Short task: Output only the lines from the start of the entries through the line holding "in imported if". Each line must match the original exactly.

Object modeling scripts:
+-------+
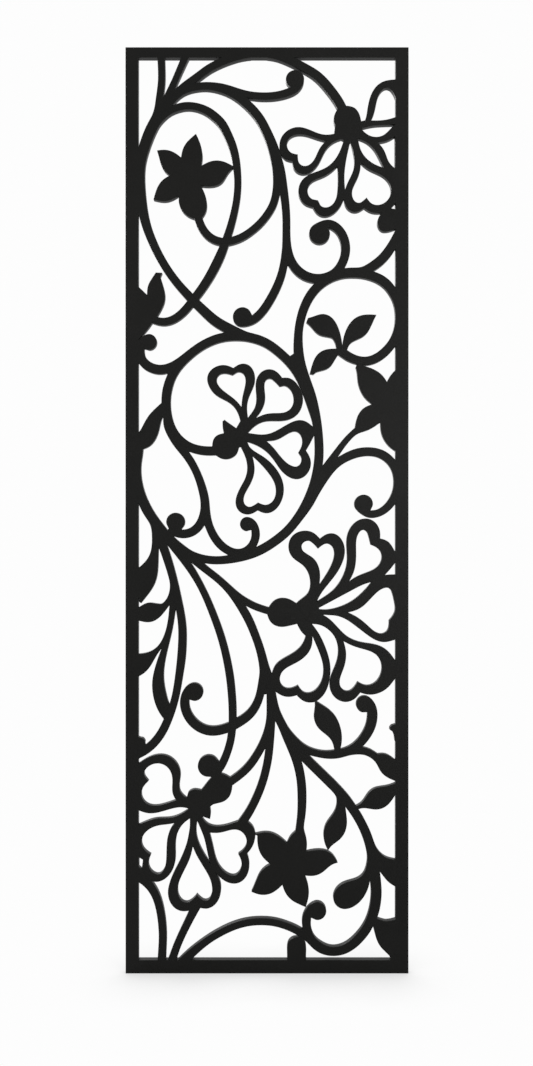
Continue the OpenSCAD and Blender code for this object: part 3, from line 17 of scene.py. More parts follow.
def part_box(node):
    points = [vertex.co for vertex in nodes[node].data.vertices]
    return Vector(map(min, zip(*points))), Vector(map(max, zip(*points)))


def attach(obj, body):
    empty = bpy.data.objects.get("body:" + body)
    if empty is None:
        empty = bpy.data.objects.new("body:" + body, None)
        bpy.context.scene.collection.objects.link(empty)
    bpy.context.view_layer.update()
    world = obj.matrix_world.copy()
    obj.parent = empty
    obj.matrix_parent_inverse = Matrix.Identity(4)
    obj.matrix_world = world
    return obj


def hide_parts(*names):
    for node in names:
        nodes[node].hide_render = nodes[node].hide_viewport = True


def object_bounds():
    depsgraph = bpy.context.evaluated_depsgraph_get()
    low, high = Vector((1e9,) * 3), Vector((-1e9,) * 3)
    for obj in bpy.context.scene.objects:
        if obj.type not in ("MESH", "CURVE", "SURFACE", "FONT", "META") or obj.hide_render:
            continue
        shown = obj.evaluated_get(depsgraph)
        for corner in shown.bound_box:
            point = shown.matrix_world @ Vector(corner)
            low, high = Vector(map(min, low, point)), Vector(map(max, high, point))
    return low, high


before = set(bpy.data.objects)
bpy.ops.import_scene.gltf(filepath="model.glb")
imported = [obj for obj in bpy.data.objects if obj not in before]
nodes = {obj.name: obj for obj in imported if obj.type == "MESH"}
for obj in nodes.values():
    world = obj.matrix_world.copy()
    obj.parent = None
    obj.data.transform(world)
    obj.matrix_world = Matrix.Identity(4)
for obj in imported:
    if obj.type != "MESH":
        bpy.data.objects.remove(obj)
cad_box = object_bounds()
scene = bpy.context.scene

# ---------------------------------------------------------------- opening of the frame
# Its lower left and upper right corner, as (x, z). The right side is read from the end of
# a rail, because a leaf tip grows out of the right stile.
OPENING_LOW = np.array([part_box("left_stile")[1][0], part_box("bottom_rail")[1][2]])
OPENING_HIGH = np.array([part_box("top_rail")[1][0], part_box("top_rail")[0][2]])

# ---------------------------------------------------------------- rounded edges, in metres
EDGE_ROUND = 0.0008             # radius of the coated edges
EDGE_SECTIONS = 4               # sections across a rounded edge
ROUND_SHARE = 0.4               # most of the room inside the metal that a rounded edge takes
WIDE_OPEN = 1.0                 # room at a point that has no metal opposite
MITRE_MAX = 1.6                 # longest inset at a sharp corner, in edge radii
SHARP_EDGE = math.radians(40)   # least turn between the faces at an edge of a bar that is eased
FLAT_TURN = math.radians(0.5)   # faces of a bar that turn by less are one flat face

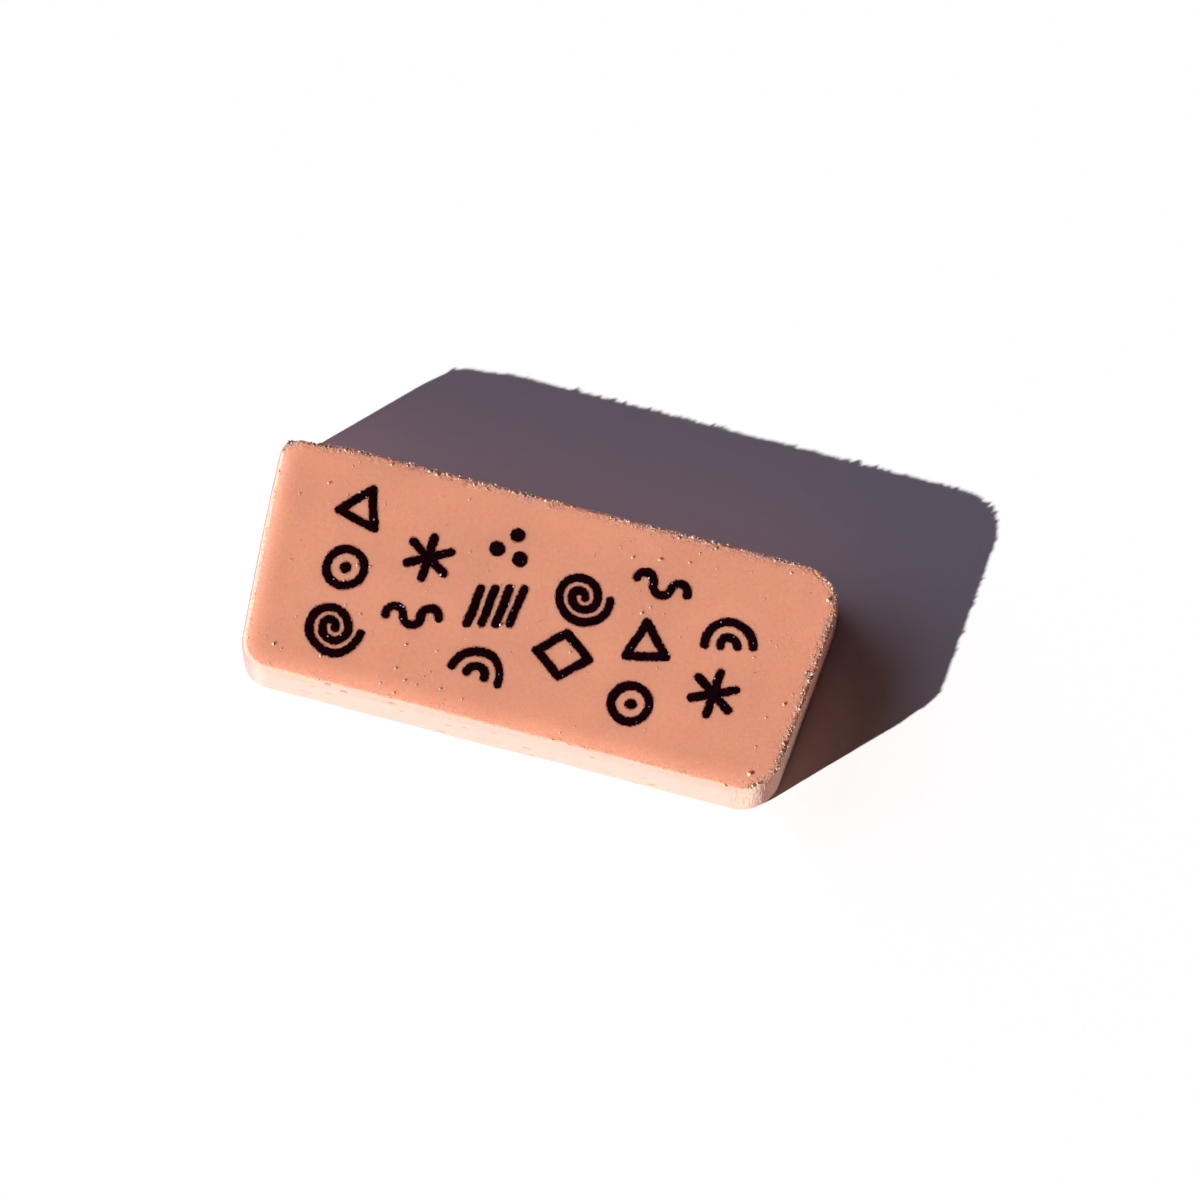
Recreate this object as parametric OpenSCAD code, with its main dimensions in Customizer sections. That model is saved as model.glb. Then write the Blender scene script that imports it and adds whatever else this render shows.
+-------+
Result of the task:
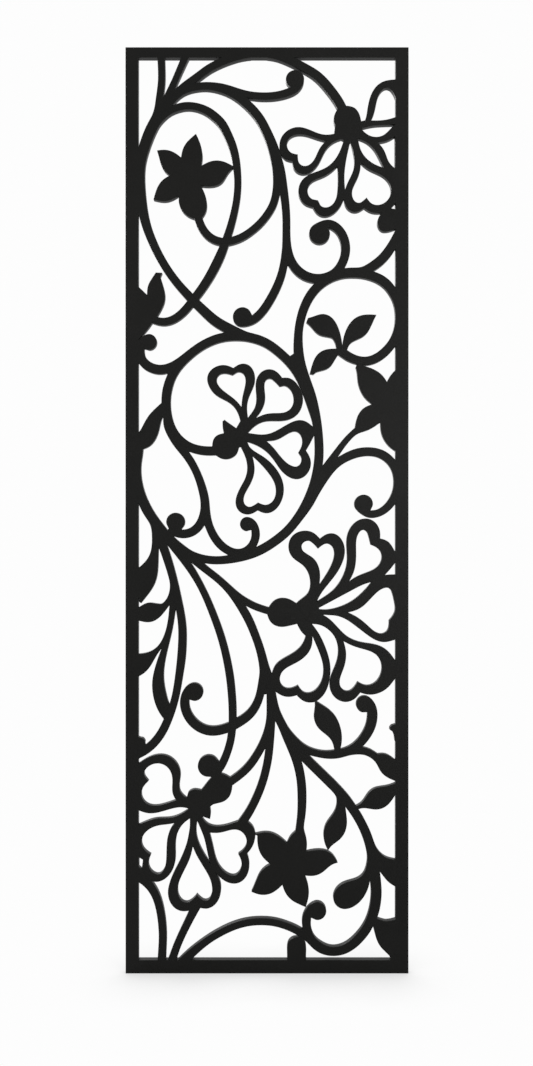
Continue the OpenSCAD and Blender code for this object: part 3, from line 17 of scene.py. More parts follow.
def part_box(node):
    points = [vertex.co for vertex in nodes[node].data.vertices]
    return Vector(map(min, zip(*points))), Vector(map(max, zip(*points)))


def attach(obj, body):
    empty = bpy.data.objects.get("body:" + body)
    if empty is None:
        empty = bpy.data.objects.new("body:" + body, None)
        bpy.context.scene.collection.objects.link(empty)
    bpy.context.view_layer.update()
    world = obj.matrix_world.copy()
    obj.parent = empty
    obj.matrix_parent_inverse = Matrix.Identity(4)
    obj.matrix_world = world
    return obj


def hide_parts(*names):
    for node in names:
        nodes[node].hide_render = nodes[node].hide_viewport = True


def object_bounds():
    depsgraph = bpy.context.evaluated_depsgraph_get()
    low, high = Vector((1e9,) * 3), Vector((-1e9,) * 3)
    for obj in bpy.context.scene.objects:
        if obj.type not in ("MESH", "CURVE", "SURFACE", "FONT", "META") or obj.hide_render:
            continue
        shown = obj.evaluated_get(depsgraph)
        for corner in shown.bound_box:
            point = shown.matrix_world @ Vector(corner)
            low, high = Vector(map(min, low, point)), Vector(map(max, high, point))
    return low, high


before = set(bpy.data.objects)
bpy.ops.import_scene.gltf(filepath="model.glb")
imported = [obj for obj in bpy.data.objects if obj not in before]
nodes = {obj.name: obj for obj in imported if obj.type == "MESH"}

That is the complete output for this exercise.